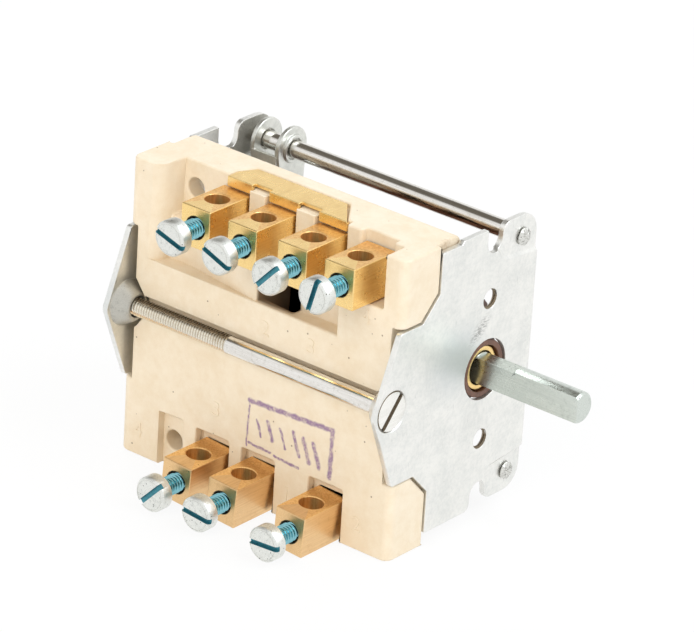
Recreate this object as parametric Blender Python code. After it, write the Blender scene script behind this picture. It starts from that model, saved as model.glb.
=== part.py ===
"""Rotary heat control switch: ceramic body, two steel plates, cam shaft and brass terminals.

Sizes are millimetres in the switch's own axes: x to the right seen from the shaft end,
y into the switch from the front plate, z up, with the shaft axis at x = z = 0 and the
front face of the front plate at y = 0. Every mesh is written in metres, moved so that
the bounding box is centred in x and y and stands on z = 0.
"""
import math

import bmesh
import bpy
from mathutils import Matrix, Vector

MM = 0.001
GAP = 0.3                       # clearance between neighbouring pieces
PAST = 5.0                      # how far a cut runs past what it cuts

# Middles of the upper terminals, counted from the front, and the bay behind them
SEAT_4_Y = 10.95
PITCH_3_TO_4 = 10.85
PITCH_2_TO_3 = 11.7
PITCH_1_TO_2 = 11.0
REAR_BAY = 20.3                 # spare seat and detent, up to the rear end of the body
LOW_SET_FORWARD = 2.1           # the lower terminals sit this much nearer the front

# Ceramic body, from the open cam side to the terminal side
BODY_BACK_X = -8.0
CAVITY_DEPTH = 6.6
SEAT_WALL = 3.6                 # between the cam cavity and the upper seats
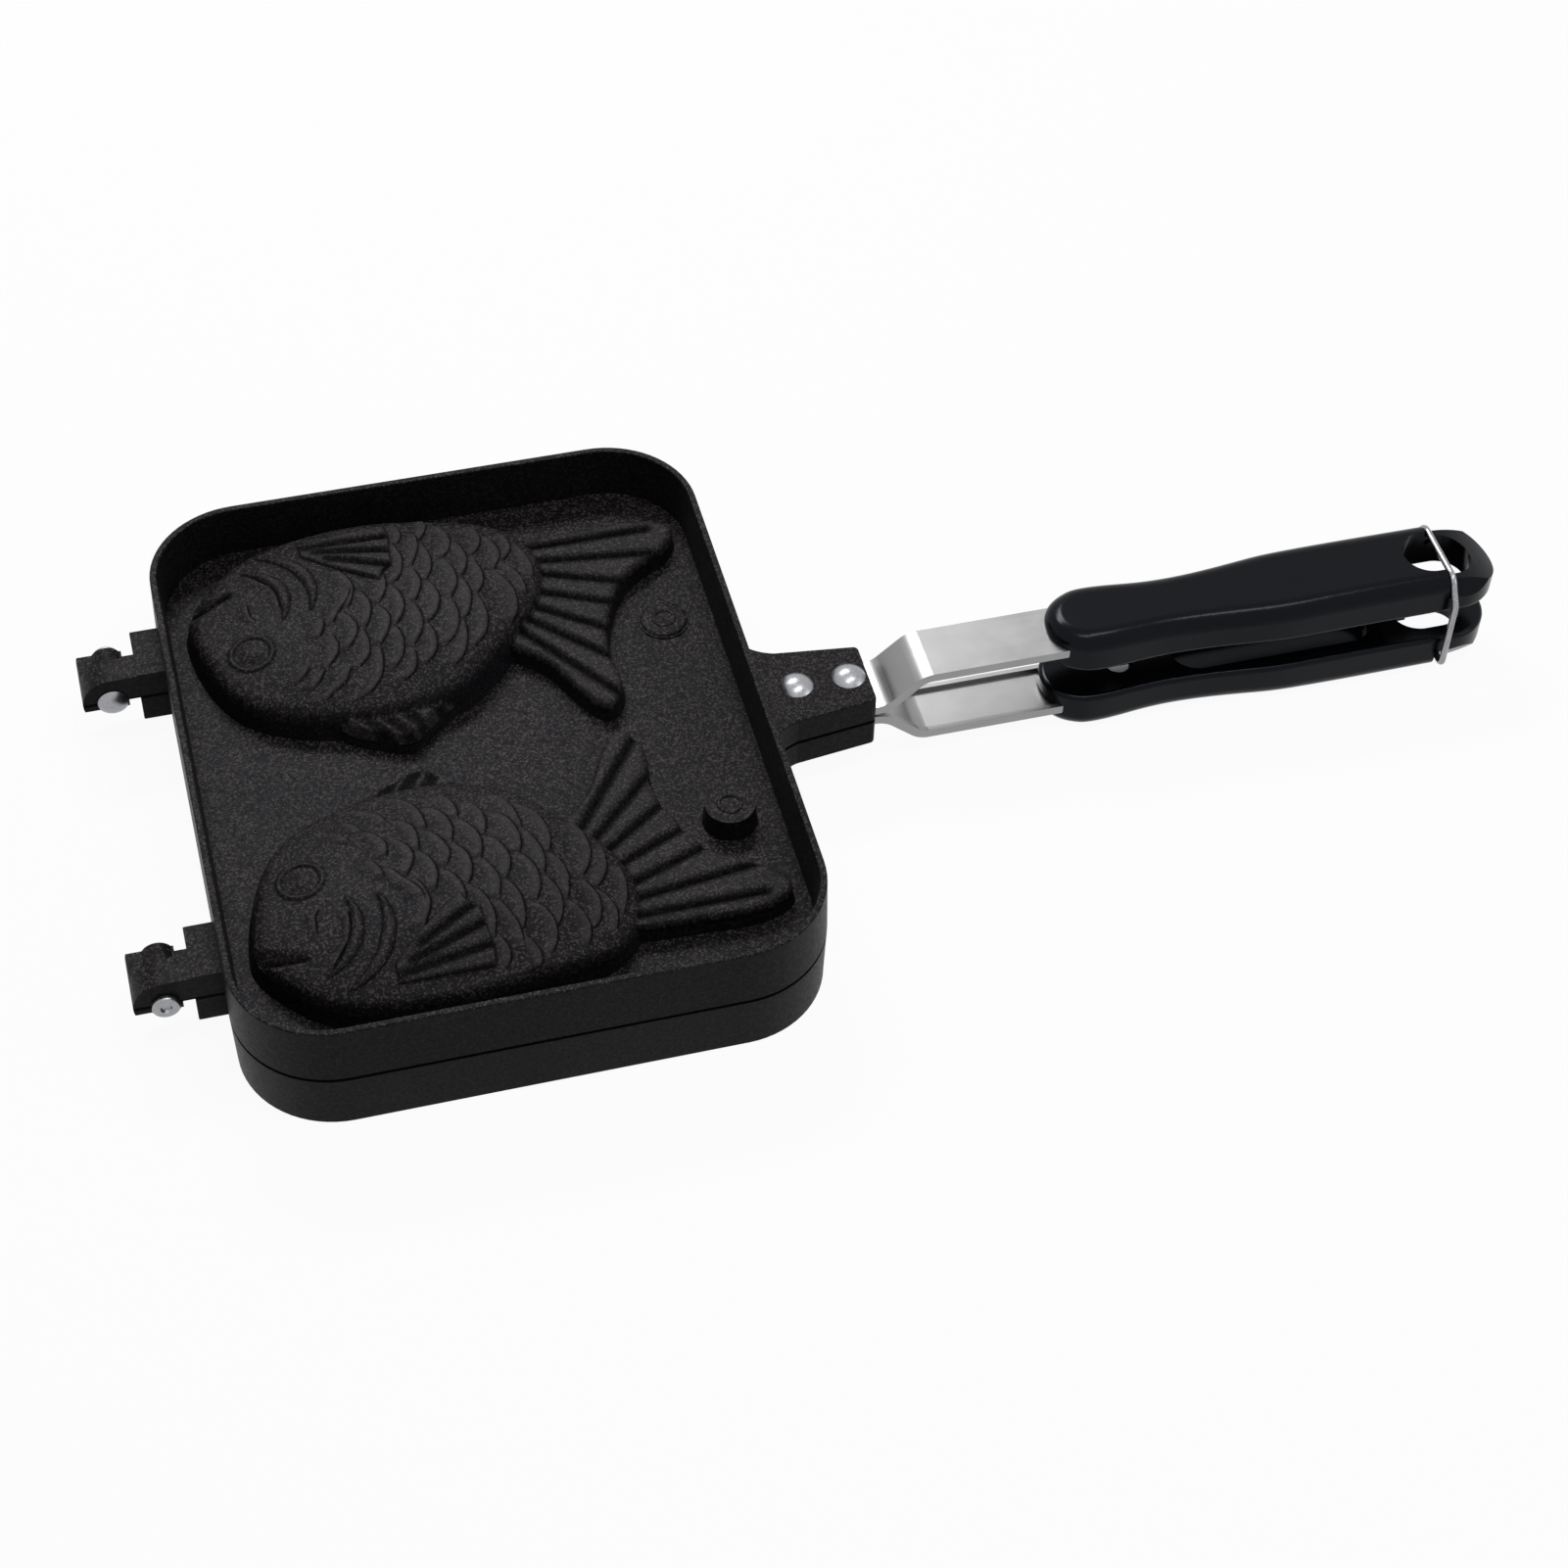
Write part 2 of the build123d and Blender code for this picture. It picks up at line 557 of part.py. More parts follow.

== Work to complete ==
Find the lines containing "that" and list every one of them.

== Solution below ==
Recreate this object as parametric Blender Python code. After it, write the Blender scene script behind this picture. It starts from that model, saved as model.glb.
front face of the front plate at y = 0. Every mesh is written in metres, moved so that